- [Exercise] Reproduce all of the material word for word.

- [Data excerpts]
◆ ◆ ◆ ◆

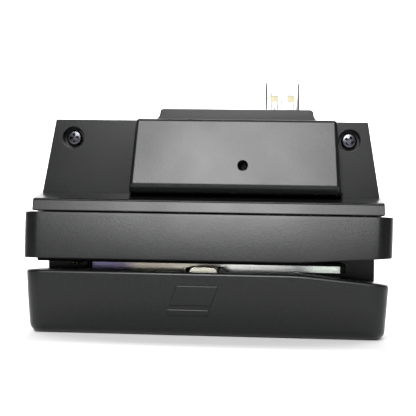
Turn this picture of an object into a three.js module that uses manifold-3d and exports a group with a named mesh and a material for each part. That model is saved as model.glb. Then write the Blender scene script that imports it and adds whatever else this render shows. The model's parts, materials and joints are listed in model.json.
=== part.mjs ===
// Magnetic-stripe card reader module that hangs on the edge of a payment terminal.
// Millimetres. +X runs along the swipe slot, -Y faces the person who swipes, +Z is up.
// The origin is the centre of the footprint, on the plane that the module stands on.
import * as THREE from 'three';
import { mergeVertices } from 'three/addons/utils/BufferGeometryUtils.js';
import Module from 'manifold-3d';

const wasm = await Module();
wasm.setup();

// ---------------------------------------------------------------- driving dimensions
// Overall
const WIDTH = 124.6; // upper wing, the widest piece
const DEPTH = 32; // wing front to body back

// Heights, from the bottom up
const LOWER_WING_HEIGHT = 21.2;
const SLOT_MOUTH = 3.8;
const UPPER_WING_HEIGHT = 15.7;
const BAND_HEIGHT = 4.2;
const RAMP_RISE = 2.5;
const FLANGE_HEIGHT = 25.8;
const TAB_RISE = 3.9;
const PLUG_EXPOSED = 10.6;

// Clearances
const SEAT = 0.05; // between faces that rest on each other
const GAP = 0.3; // between a piece and the cut that holds it
const REACH = 1; // how far a cutting tool runs past the face it opens

// Moulded walls
const WALL = 2;
const SLOT_WALL = 2; // lower wing roof and upper wing floor
const LEDGE = 2.1; // rim that the bottom cover sits in
const FRONT_CORNER = 5.5;
const BACK_CORNER = 3;
const CORNER_STEPS = 4;
const ROUND_STEP = 0.3; // share of a rounded edge at its middle level
const WALL_LEVELS = [0.4, 0.7]; // shares of a wing's height where its curved wall turns

// Wings
const LOWER_WING_INSET = 1.15; // lower wing narrower than the upper one, each side
const LOWER_DRAFT = 1.4;
const LOWER_LEAN = 2.3;
const LOWER_SETBACK = 0.35; // lower wing front behind the upper wing front
const BOTTOM_ROUND = 2.2;
const LIP_ROUND = 0.9;
const UPPER_LIP = 0.45;
const UPPER_DRAFT = 0.5;
const UPPER_LEAN = 1.9;
const UPPER_BOW = 0.35; // share of the lean that gathers towards the top

// Slot
const SLOT_DEPTH = 24.5;
const RAIL_INSET = 4.2; // rail end inside the wing end
const RAIL_BACK_INSET = 0.7;
const FUNNEL_LENGTH = 31; // flared lead-in at the right-hand end
const FUNNEL_DROP = 2.9;
const FUNNEL_RISE = 2;
const LINER_THICKNESS = 0.95;
const LINER_SETBACK = 5;
const LINER_END_GAP = 4.8; // liner start inside the wing end
const STRIP_END_GAP = 15.9; // steel strip end short of each wing end, right
const STRIP_START_GAP = 19.8; // and left
const STRIP_HEIGHT = 2.6;
const STRIP_THICKNESS = 0.4;
const STRIP_HOOK = 1.6;
const STRIP_TURN = 0.6; // run of each hook's slope
const STRIP_TAIL = 2; // hook's end behind the slot floor

// Mount housing
const BAND_INSET = 3.3; // band narrower than the upper wing, each side
const BAND_SETBACK = 2.1; // band foot behind the wing front
const BAND_LEAN = 0.9;
const FLANGE_SETBACK = 14; // flange front behind the wing front
const FLANGE_FOOT_INSET = 3.8;
const FLANGE_TAPER = 4.25;
const FLANGE_THICKNESS = 9; // without the rear plate
const REAR_PLATE = 2;
const REAR_CHAMFER = 1.5;
const BLOCK_FOOT_TOP = 70;
const BLOCK_FOOT_BOTTOM = 74;
const BLOCK_OUT_TOP = 4.9;
const BLOCK_OUT_BOTTOM = 10.5;
const BLOCK_CHAMFER = { out: 2.3, rise: 2.4 };
const BLOCK_DRAFT = 0.15;
const TAB_TOP_WIDTH = 52.9;
const TAB_FLARE = 1.7;
const TAB_OUT = 1.5;
const TAB_CORNER = 1.1;
const TAB_WAIST = { out: 0.66, up: 0.44 }; // where the flared side turns, from the foot's inner end
const TAB_EASE = 0.33; // the corner's control point inside the side

// Fasteners: head radius, head height, shank radius
const FLANGE_SCREW = { head: 2.75, height: 2.1, shank: 1.45, length: 11 };
const BLOCK_SCREW = { head: 1.5, height: 1.3, shank: 0.8, length: 8 };
const STACK_SCREW = { head: 2.6, height: 2, shank: 1.3, length: 36 };
const SMALL_SCREW = { head: 2, height: 1, shank: 0.8, length: 5.5 };
const SCREW_EDGE = 7.3; // flange screw from the flange's side edge
const SCREW_DROP = 6.3; // flange screw below the flange top
const COUNTERBORE = 3.65;
const COUNTERBORE_DEPTH = 3.5;
const BLOCK_HOLE = 1.8;
const BLOCK_SCREW_X = 2.7; // from the block's middle
const BLOCK_SCREW_DROP = 16.1; // below the flange top
const STACK_EDGE = 9.7; // from the wing end
const STACK_BACK = 5.4; // from the body back
const POST_WALL = 1.4;
const PLATE_SCREW_IN = 8; // left plate screw inward of the left flange screw
const PLATE_SCREW_OUT = 2; // right plate screw outward of the right flange screw
const PLATE_SCREW_RISE = 7; // above the flange foot
const RECESS_DEPTH = 1;
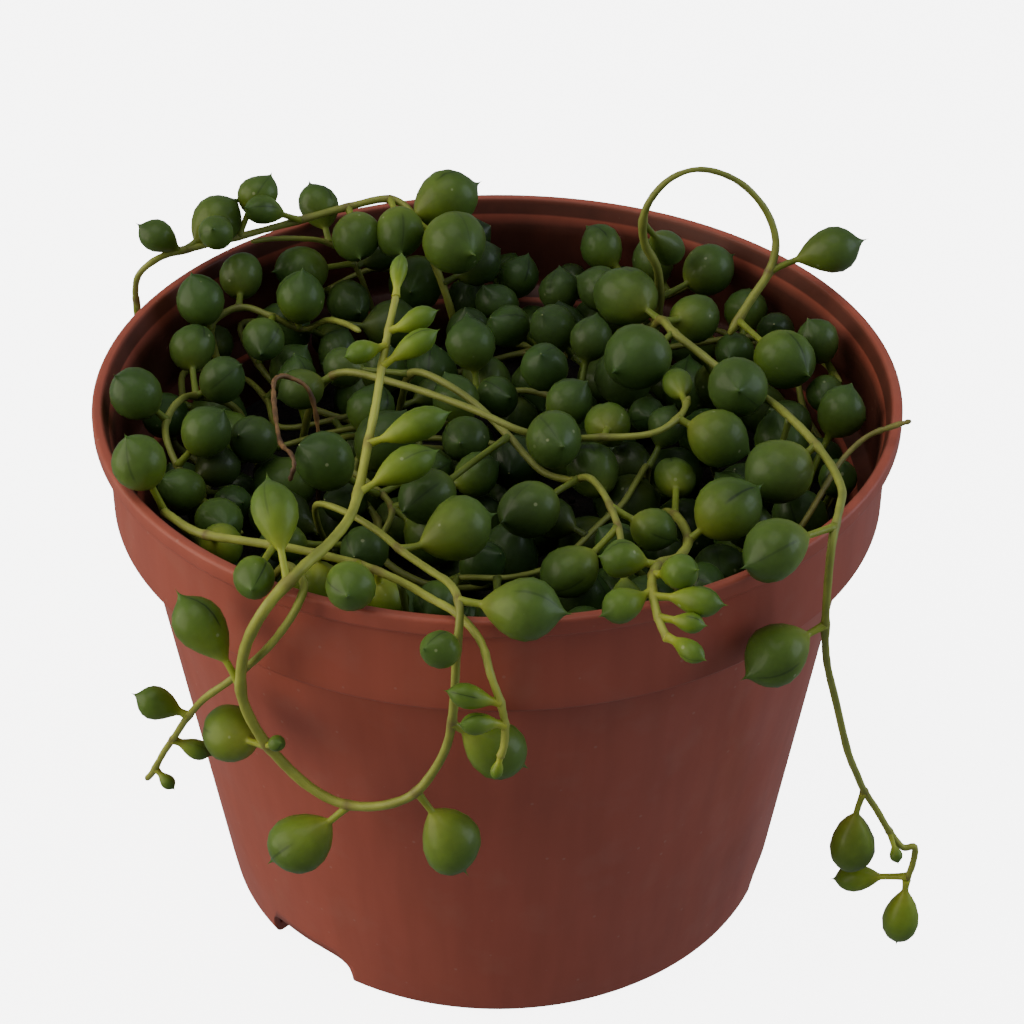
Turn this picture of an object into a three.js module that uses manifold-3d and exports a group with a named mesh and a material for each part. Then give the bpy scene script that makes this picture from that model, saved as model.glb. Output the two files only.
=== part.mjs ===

◆ ◆ ◆ ◆

- [Reply]
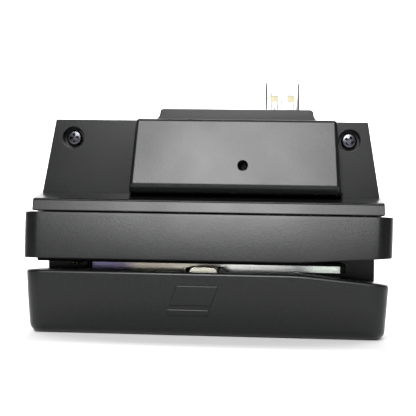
Turn this picture of an object into a three.js module that uses manifold-3d and exports a group with a named mesh and a material for each part. That model is saved as model.glb. Then write the Blender scene script that imports it and adds whatever else this render shows. The model's parts, materials and joints are listed in model.json.
=== part.mjs ===
// Magnetic-stripe card reader module that hangs on the edge of a payment terminal.
// Millimetres. +X runs along the swipe slot, -Y faces the person who swipes, +Z is up.
// The origin is the centre of the footprint, on the plane that the module stands on.
import * as THREE from 'three';
import { mergeVertices } from 'three/addons/utils/BufferGeometryUtils.js';
import Module from 'manifold-3d';

const wasm = await Module();
wasm.setup();

// ---------------------------------------------------------------- driving dimensions
// Overall
const WIDTH = 124.6; // upper wing, the widest piece
const DEPTH = 32; // wing front to body back

// Heights, from the bottom up
const LOWER_WING_HEIGHT = 21.2;
const SLOT_MOUTH = 3.8;
const UPPER_WING_HEIGHT = 15.7;
const BAND_HEIGHT = 4.2;
const RAMP_RISE = 2.5;
const FLANGE_HEIGHT = 25.8;
const TAB_RISE = 3.9;
const PLUG_EXPOSED = 10.6;

// Clearances
const SEAT = 0.05; // between faces that rest on each other
const GAP = 0.3; // between a piece and the cut that holds it
const REACH = 1; // how far a cutting tool runs past the face it opens

// Moulded walls
const WALL = 2;
const SLOT_WALL = 2; // lower wing roof and upper wing floor
const LEDGE = 2.1; // rim that the bottom cover sits in
const FRONT_CORNER = 5.5;
const BACK_CORNER = 3;
const CORNER_STEPS = 4;
const ROUND_STEP = 0.3; // share of a rounded edge at its middle level
const WALL_LEVELS = [0.4, 0.7]; // shares of a wing's height where its curved wall turns

// Wings
const LOWER_WING_INSET = 1.15; // lower wing narrower than the upper one, each side
const LOWER_DRAFT = 1.4;
const LOWER_LEAN = 2.3;
const LOWER_SETBACK = 0.35; // lower wing front behind the upper wing front
const BOTTOM_ROUND = 2.2;
const LIP_ROUND = 0.9;
const UPPER_LIP = 0.45;
const UPPER_DRAFT = 0.5;
const UPPER_LEAN = 1.9;
const UPPER_BOW = 0.35; // share of the lean that gathers towards the top

// Slot
const SLOT_DEPTH = 24.5;
const RAIL_INSET = 4.2; // rail end inside the wing end
const RAIL_BACK_INSET = 0.7;
const FUNNEL_LENGTH = 31; // flared lead-in at the right-hand end
const FUNNEL_DROP = 2.9;
const FUNNEL_RISE = 2;
const LINER_THICKNESS = 0.95;
const LINER_SETBACK = 5;
const LINER_END_GAP = 4.8; // liner start inside the wing end
const STRIP_END_GAP = 15.9; // steel strip end short of each wing end, right
const STRIP_START_GAP = 19.8; // and left
const STRIP_HEIGHT = 2.6;
const STRIP_THICKNESS = 0.4;
const STRIP_HOOK = 1.6;
const STRIP_TURN = 0.6; // run of each hook's slope
const STRIP_TAIL = 2; // hook's end behind the slot floor

// Mount housing
const BAND_INSET = 3.3; // band narrower than the upper wing, each side
const BAND_SETBACK = 2.1; // band foot behind the wing front
const BAND_LEAN = 0.9;
const FLANGE_SETBACK = 14; // flange front behind the wing front
const FLANGE_FOOT_INSET = 3.8;
const FLANGE_TAPER = 4.25;
const FLANGE_THICKNESS = 9; // without the rear plate
const REAR_PLATE = 2;
const REAR_CHAMFER = 1.5;
const BLOCK_FOOT_TOP = 70;
const BLOCK_FOOT_BOTTOM = 74;
const BLOCK_OUT_TOP = 4.9;
const BLOCK_OUT_BOTTOM = 10.5;
const BLOCK_CHAMFER = { out: 2.3, rise: 2.4 };
const BLOCK_DRAFT = 0.15;
const TAB_TOP_WIDTH = 52.9;
const TAB_FLARE = 1.7;
const TAB_OUT = 1.5;
const TAB_CORNER = 1.1;
const TAB_WAIST = { out: 0.66, up: 0.44 }; // where the flared side turns, from the foot's inner end
const TAB_EASE = 0.33; // the corner's control point inside the side

// Fasteners: head radius, head height, shank radius
const FLANGE_SCREW = { head: 2.75, height: 2.1, shank: 1.45, length: 11 };
const BLOCK_SCREW = { head: 1.5, height: 1.3, shank: 0.8, length: 8 };
const STACK_SCREW = { head: 2.6, height: 2, shank: 1.3, length: 36 };
const SMALL_SCREW = { head: 2, height: 1, shank: 0.8, length: 5.5 };
const SCREW_EDGE = 7.3; // flange screw from the flange's side edge
const SCREW_DROP = 6.3; // flange screw below the flange top
const COUNTERBORE = 3.65;
const COUNTERBORE_DEPTH = 3.5;
const BLOCK_HOLE = 1.8;
const BLOCK_SCREW_X = 2.7; // from the block's middle
const BLOCK_SCREW_DROP = 16.1; // below the flange top
const STACK_EDGE = 9.7; // from the wing end
const STACK_BACK = 5.4; // from the body back
const POST_WALL = 1.4;
const PLATE_SCREW_IN = 8; // left plate screw inward of the left flange screw
const PLATE_SCREW_OUT = 2; // right plate screw outward of the right flange screw
const PLATE_SCREW_RISE = 7; // above the flange foot
const RECESS_DEPTH = 1;
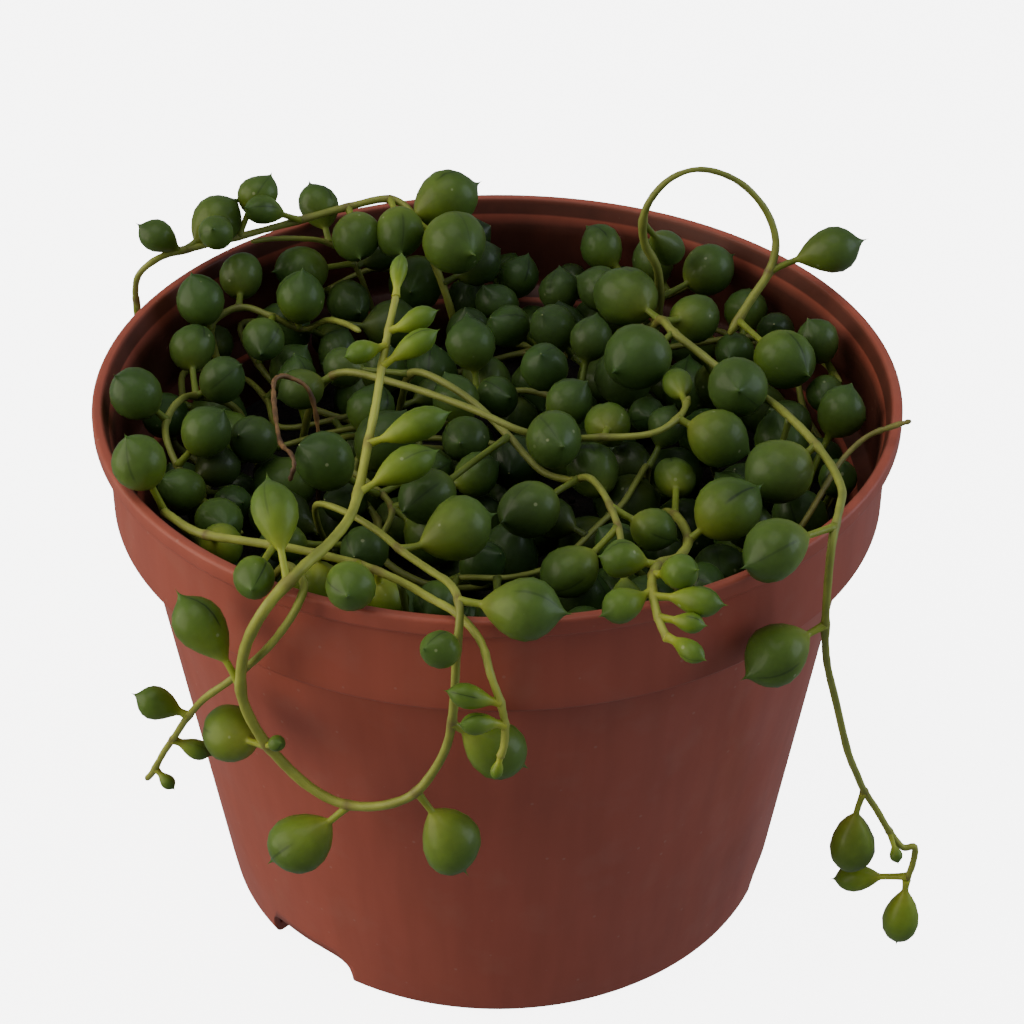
Turn this picture of an object into a three.js module that uses manifold-3d and exports a group with a named mesh and a material for each part. Then give the bpy scene script that makes this picture from that model, saved as model.glb. Output the two files only.
=== part.mjs ===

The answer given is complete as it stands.